» Work to complete
Read the listing and extract each line that includes the word "manifold".

━━━━━ Material provided

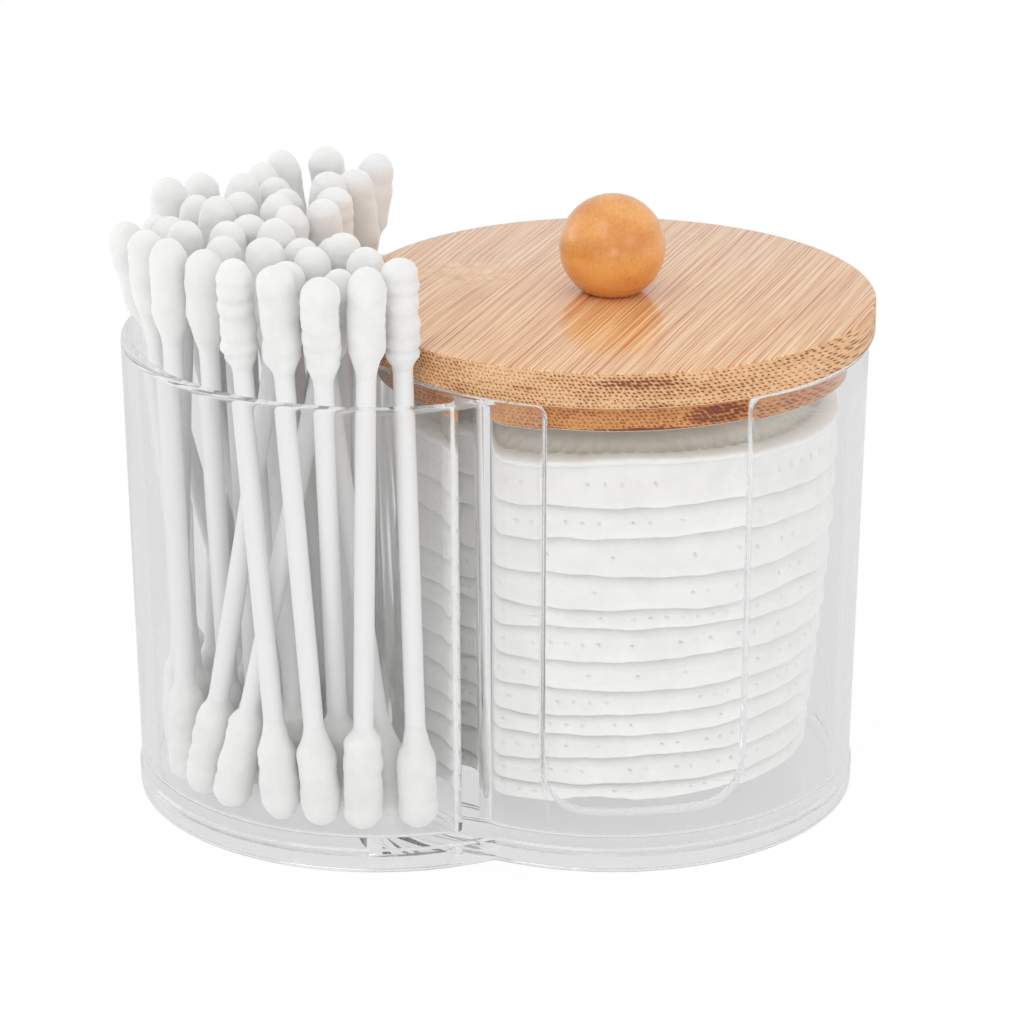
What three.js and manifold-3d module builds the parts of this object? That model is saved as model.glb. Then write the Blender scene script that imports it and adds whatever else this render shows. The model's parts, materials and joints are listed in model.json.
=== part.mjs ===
// A clear two cup holder for cotton pads and cotton swabs, with a round bamboo lid.
// Millimetres, +Z up. The origin is under the middle of the whole object, on the
// surface that it stands on. The slot in the pad cup faces the front, which is -Y.

import * as THREE from 'three';
import { mergeVertices } from 'three/addons/utils/BufferGeometryUtils.js';
import Module from 'manifold-3d';

const wasm = await Module();
wasm.setup();

// Holder: two equal cups that overlap, moulded in one piece
const cupOuterRadius = 32.8;
const cupSpacing = 29.7;
const wallThickness = 2.0;
const rimHeight = 61.5;
const draftInset = 1.0;
const floorThickness = 2.0;
const footHeight = 2.0;
const skirtHeight = 3.3;
const skirtStep = 0.3;
const rimRound = 0.6;
const floorFillet = 0.8;
const hornFillet = 1.3;
const valleyFillet = 1.6;

// Slot in the front of the pad cup, open at the rim
const slotWidth = 24.8;
const slotSillHeight = 8.2;
const slotCornerRadius = 5.3;
const slotRimRadius = 1.5;
const slotTurn = THREE.MathUtils.degToRad(7.3);

// Lid: a round disc that reaches over the rim, and under it a smaller plug that
// sits in the pad cup with some play, both bamboo board
const lidOverhang = 0.7;
const lidThickness = 4.6;
const lidSeatGap = 0.3;
const plugPlay = 0.7;
const plugThickness = 4.0;
const boardRound = 0.5;

// Turned knob on the lid, and the screw that holds it from below
const knobRadius = 6.75;
const knobFootRadius = 3.4;
const screwShankRadius = 1.5;
const screwHeadRadius = 3.0;
const screwHeadThickness = 1.8;
const screwHeadSink = 0.4;
const screwReachInKnob = 6.5;
const screwPointLength = 2.0;
const screwClearance = 0.3;
const driverSlotWidth = 0.8;
const driverSlotDepth = 0.9;

// Cotton pads, counted from the floor of the cup. They lie in it with some play, under
// a plug that leaves them some headroom, and the lowest pad is the smallest.
const padPlay = 2.5;
const padSeatGap = 0.3;
const padGap = 0.3;
const padHeadroom = 2.2;
const padShrink = 1.1;
const padEdgeLevelShares = [
  0.064, 0.108, 0.176, 0.24, 0.295, 0.361, 0.438, 0.52, 0.573, 0.657, 0.756, 0.836, 0.955,
];
const padPlayShares = [-0.5, -0.45, -0.36, -0.27, -0.2, -0.06, 0.04, 0.12, 0.2, 0.3, 0.34, 0.4];
const padProfileShares = [0.6, 0.93];

// The edge level shares above are the heights at which the edges of the pads part, from
// the floor to the top of the stack. The play shares say how far each pad lies off centre.

// Cotton swabs: a paper stick with a bud on each end
const swabLength = 74;
const stickRadius = 1.25;
const budRadius = 2.5;
const budLength = 13.5;
const swabGap = 0.3;
const swabSeatGap = 0.3;
const swabFloorShare = 0.526;

// Outlines of the two kinds of bud, as shares of its radius and of its length
const roundBudShares = [[0.62, 0.06], [1, 0.22], [0.96, 0.84]];
const pointedBudShares = [[0.5, 0.05], [1, 0.38], [0.86, 0.66]];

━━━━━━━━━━

» The response
What three.js and manifold-3d module builds the parts of this object? That model is saved as model.glb. Then write the Blender scene script that imports it and adds whatever else this render shows. The model's parts, materials and joints are listed in model.json.
import Module from 'manifold-3d';